С детских лет Нина слышала эту фамилию у себя в доме: Цветаев. Именно Цветаев, а не Цветаева. С Иваном Владимировичем, отцом Марины Цветаевой, состоял в интенсивной переписке дед Нины — преподаватель рисования в псковской гимназии; ему даже был подарен Цветаевым то ли альбом, то ли какая-то книга с дарственной надписью. О Марине Цветаевой, поэте, Нина ничего не знала. Она услышала о ней только теперь, вернувшись в Чистополь. Оказалось, что мать Нины в юности увлекалась цветаевскими стихами. Она даже слышала, как читала их сама Марина вместе со своей сестрой Асей, видела Цветаеву и в Крыму на литературных вечерах. Естественно, что все подробности встречи и гибели Цветаевой были пересказаны теперь матери и пережиты Ниной вместе с ней. Потрясение надолго сохранило их в памяти.

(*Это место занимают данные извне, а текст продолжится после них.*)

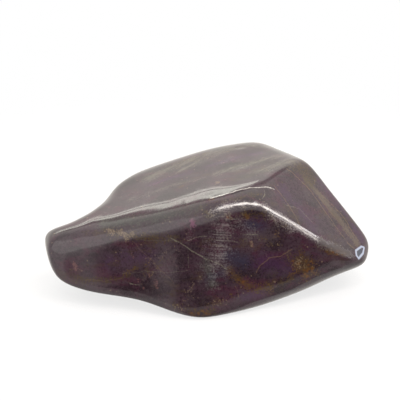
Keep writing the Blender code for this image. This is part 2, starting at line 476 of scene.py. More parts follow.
# Marks on the stone, each laid along pixels of the photograph: name, kind, half width, how densely
# its grains lie, pixels
MARKS = [
    ("olive_band", "olive", 0.0018, 0.75, [(106, 231), (128, 236), (150, 238), (176, 239)]),
    ("olive_under_crest", "olive", 0.0022, 0.60, [(205, 213), (225, 214), (262, 214), (285, 224)]),
    ("olive_over_crest", "olive", 0.0014, 0.65, [(205, 205), (235, 198), (262, 194)]),
    ("olive_round_gold", "olive", 0.0042, 0.70, [(299, 260), (307, 272)]),
    ("olive_low_run", "olive", 0.0014, 0.70, [(256, 290), (276, 285), (296, 277)]),
    ("olive_foot", "olive", 0.0022, 0.65, [(176, 305), (192, 312), (214, 312)]),
    ("olive_mid_left", "olive", 0.0018, 0.60, [(136, 268), (152, 270), (166, 262)]),
    ("olive_low_left", "olive", 0.0012, 0.75, [(76, 279), (104, 281), (128, 277)]),
    ("olive_below_fleck", "olive", 0.0020, 0.50, [(228, 240), (262, 238), (276, 246)]),
    ("olive_upper_right", "olive", 0.0034, 0.90, [(301, 167), (309, 180)]),
    ("brown_streak", "brown", 0.0017, 1.00, [(306, 180), (325, 201), (343, 224), (357, 243)]),
    ("brown_streak_inner", "brown", 0.0010, 0.70, [(300, 184), (318, 206), (340, 234)]),
    ("brown_top_end", "brown", 0.0018, 0.60, [(288, 172), (300, 168)]),
    ("olive_near_tip", "olive", 0.0016, 0.80, [(318, 243), (332, 250), (347, 255)]),
    ("ochre_band", "ochre", 0.0019, 0.80, [(231, 271), (240, 280), (250, 287), (268, 290)]),
    ("ochre_round_gold", "ochre", 0.0036, 0.45, [(301, 262), (307, 271)]),
    ("ochre_foot", "ochre", 0.0011, 0.60, [(214, 305), (222, 300), (233, 296)]),
    ("ochre_bit_low", "ochre", 0.0008, 0.80, [(290, 275), (298, 272)]),
    ("ochre_bit_left", "ochre", 0.0009, 0.60, [(123, 274), (140, 268), (150, 262)]),
    ("ochre_over_crest", "ochre", 0.0007, 0.80, [(209, 200), (214, 199)]),
    ("ochre_bit_right", "ochre", 0.0009, 0.60, [(276, 232), (282, 240)]),
    ("ochre_streak", "ochre", 0.0010, 0.40, [(307, 186), (328, 210), (346, 232)]),
    ("gold_cluster", "gold", 0.0034, 1.00, [(302, 263), (307, 270)]),
    ("gold_in_band", "gold", 0.0010, 0.85, [(240, 279), (246, 284)]),
    ("rust_foot", "gold", 0.0014, 1.00, [(194, 314), (206, 314)]),
    ("rust_bit_crest", "gold", 0.0008, 1.00, [(228, 216), (231, 218)]),
    ("rust_bit_ridge", "gold", 0.0008, 1.00, [(245, 216), (248, 218)]),
    ("rust_near_tip", "gold", 0.0012, 0.90, [(328, 251), (344, 254)]),
    ("cream_blob_first", "cream", 0.0008, 0.95, [(108, 230), (113, 233)]),
    ("cream_blob_second", "cream", 0.0010, 0.95, [(120, 232), (127, 238)]),
    ("cream_blob_third", "cream", 0.0007, 0.75, [(130, 232), (133, 234)]),
    ("cream_foot", "cream", 0.0024, 0.42, [(178, 310), (184, 302), (190, 287)]),
    ("cream_foot_low", "cream", 0.0010, 0.70, [(178, 306), (184, 311)]),
    ("cream_middle", "cream", 0.0011, 0.55, [(149, 258), (152, 264), (156, 271)]),
    ("cream_specks_middle", "cream", 0.0034, 0.30, [(152, 256), (176, 250)]),
    ("cream_specks_right", "cream", 0.0030, 0.26, [(262, 238), (290, 250)]),
    ("cream_specks_low", "cream", 0.0024, 0.34, [(200, 282), (212, 268), (220, 262)]),
    ("cream_in_gold", "cream", 0.0030, 0.44, [(300, 262), (308, 271)]),
    ("cream_on_shoulder", "cream", 0.0009, 0.45, [(168, 217), (171, 222)]),
    ("cream_lower_middle", "cream", 0.0011, 0.52, [(214, 303), (222, 299), (231, 301)]),
    ("pink_left", "pink", 0.0007, 0.95, [(74, 263), (76, 269)]),
    ("pink_upper", "pink", 0.0008, 0.70, [(132, 254), (134, 258)]),
    ("pink_lower", "pink", 0.0007, 0.75, [(138, 279), (139, 283)]),
    ("pink_lowest", "pink", 0.0006, 0.75, [(143, 287), (144, 289)]),
    ("pink_middle", "pink", 0.0008, 0.75, [(156, 281), (157, 287)]),
    ("pink_fleck", "pink", 0.0006, 1.00, [(251, 242), (252, 246)]),
    ("pink_run", "pink", 0.0009, 0.50, [(149, 262), (149, 276)]),
    ("magenta_spot", "magenta", 0.0010, 1.00, [(192, 222), (193, 226)]),
    ("magenta_run", "magenta", 0.0014, 0.50, [(192, 228), (191, 240)]),
    ("magenta_slope", "magenta", 0.0040, 0.42, [(296, 205), (306, 214)]),
    ("magenta_arch", "magenta", 0.0015, 0.50, [(158, 282), (162, 292)]),
    ("magenta_top", "magenta", 0.0018, 0.55, [(204, 170), (236, 160), (262, 154)]),
    ("magenta_top_left", "magenta", 0.0022, 0.50, [(146, 187), (170, 178), (190, 172)]),
    ("smoke_left", "smoke", 0.0060, 0.95, [(128, 258), (166, 264)]),
    ("smoke_ridge", "smoke", 0.0048, 0.95, [(208, 268), (218, 262)]),
    ("smoke_right", "smoke", 0.0045, 0.95, [(246, 244), (268, 232)]),
    ("smoke_left_edge", "smoke", 0.0009, 0.90, [(92, 283), (108, 284), (126, 282)]),
    ("smoke_near_tip", "smoke", 0.0030, 0.85, [(322, 258), (340, 262)]),
    ("violet_top", "violet", 0.0018, 0.90, [(206, 167), (235, 158), (262, 152)]),
    ("violet_top_left", "violet", 0.0022, 0.90, [(150, 184), (190, 172)]),
    ("navy_ridge", "navy", 0.0042, 0.90, [(229, 256), (243, 262)]),
    ("navy_upper", "navy", 0.0034, 0.90, [(250, 224), (262, 226)]),
    ("navy_low", "navy", 0.0034, 0.80, [(208, 278), (222, 272)]),
    ("violet_right", "violet", 0.0050, 0.90, [(262, 262), (290, 268)]),
    ("violet_edge", "violet", 0.0022, 0.90, [(318, 180), (345, 212), (362, 240)]),
    ("violet_left", "violet", 0.0050, 0.80, [(110, 262), (150, 256)]),
    ("violet_slope", "violet", 0.0046, 0.85, [(282, 190), (298, 206), (314, 226)]),
    ("violet_foot", "violet", 0.0030, 0.90, [(246, 297), (262, 295)]),
    ("grey_shoulder", "grey", 0.0036, 0.95, [(104, 224), (150, 218), (200, 206)]),
    ("grey_ridge_low", "grey", 0.0026, 0.90, [(206, 262), (212, 284)]),
    # Pale wear on the crest and scratches on the ridge, partly painted highlight
    ("worn_crest_and_highlight", "wear", 0.0014, 1.00,
     [(214, 211), (220, 208.5), (228, 206), (240, 204), (255, 203), (268, 208)]),
    ("worn_crest_right_and_highlight", "wear", 0.0012, 1.00,
     [(268, 208), (280, 214), (295, 226), (310, 236), (318, 241)]),
    ("worn_under_crest_and_highlight", "wear", 0.0026, 0.90, [(272, 216), (283, 222), (293, 229)]),
    ("scratched_ridge_and_highlight", "scratch", 0.0046, 0.95, [(226, 212), (222, 236), (217, 266)]),
    ("scratched_ridge_low_and_highlight", "scratch", 0.0030, 0.80, [(217, 266), (213, 282)]),
    ("scratched_ridge_right_and_highlight", "scratch", 0.0034, 0.80, [(240, 222), (252, 236)]),
    ("scratched_left_and_highlight", "scratch", 0.0020, 0.70, [(192, 230), (190, 244)]),
    ("dull_near_tip", "dull", 0.0018, 1.00, [(320, 242), (334, 248), (350, 254)]),
    ("olive_dull_tip", "olive", 0.0014, 0.90, [(322, 243), (334, 249), (348, 254)]),
    ("pale_top_first", "pale", 0.0026, 0.95, [(180, 171), (200, 161), (222, 151)]),
    ("pale_top_second", "pale", 0.0024, 0.95, [(216, 174), (233, 168), (256, 162), (280, 156)]),
    ("pale_top_third", "pale", 0.0036, 0.95, [(258, 172), (280, 164), (292, 160)]),
    ("pale_top_low", "pale", 0.0026, 0.75, [(130, 200), (170, 186), (204, 178)]),
    ("pale_top_rim", "pale", 0.0042, 0.95, [(150, 177), (190, 160), (228, 149)]),
    ("pale_top_fourth", "pale", 0.0024, 0.85, [(235, 149), (250, 145), (268, 147)]),
    ("gold_top_first", "gold", 0.0006, 1.00, [(177, 168), (180, 168)]),
    ("gold_top_second", "gold", 0.0006, 1.00, [(186, 160), (189, 159)]),
    ("gold_top_third", "ochre", 0.0006, 1.00, [(203, 154), (206, 153)]),
    ("gold_top_fourth", "cream", 0.0005, 1.00, [(217, 182), (218, 183)]),
    ("gold_top_fifth", "ochre", 0.0006, 0.90, [(180, 187), (183, 186)]),
]
KINDS = sorted({kind for _, kind, _, _, _ in MARKS})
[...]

У меня нет никаких сомнений в подлинности свидетельства Н. Г. Молчанюк. Странным образом ощущение достоверности сразу возникло по отношению не только к внешним обстоятельствам встречи, но и к диалогу, хотя, кажется, труднее всего верить воспроизведению прямой речи, звучавшей более сорока лет назад (первые записи воспоминаний Молчанюк относятся к 1984 году). Но ощущение было именно таким: да, это цветаевские слова! Именно Цветаева могла сказать так и об этом. Свидетельство Молчанюк соответствует решительно всему: характеру Марины Цветаевой, особенностям ее мироощущения и особенностям той ситуации, в которой она тогда оказалась...

Но безусловное подтверждение рассказа я нашла в недавней публикации писем Ариадны Сергеевны Эфрон (“Новый мир”, 1993, № 3, публикатор Р. Б. Вальбе). В двух письмах, адресованных в разное время разным людям, дочь Цветаевой повторяет теми же словами знакомую нам мысль. Руфи Борисовне Вальбе 11 апреля 1969 года: “9-го апреля похоронила последнего, кажется, человека, которому здесь, в России, могла говорить: “а помнишь?” — мужа моей давней приятельницы Нины Гордон; не знаю, знаешь ли ты ее. Мы с ним дружили еще во Франции, а с ней с первых дней моего приезда в СССР...” И в письме к В. Н. Орлову от 28 августа 1974 года примерно то же: “...какое счастье, когда каждое горе — пополам. А мне уже давно некому сказать: “а помнишь?” — хотя бы это сказать!”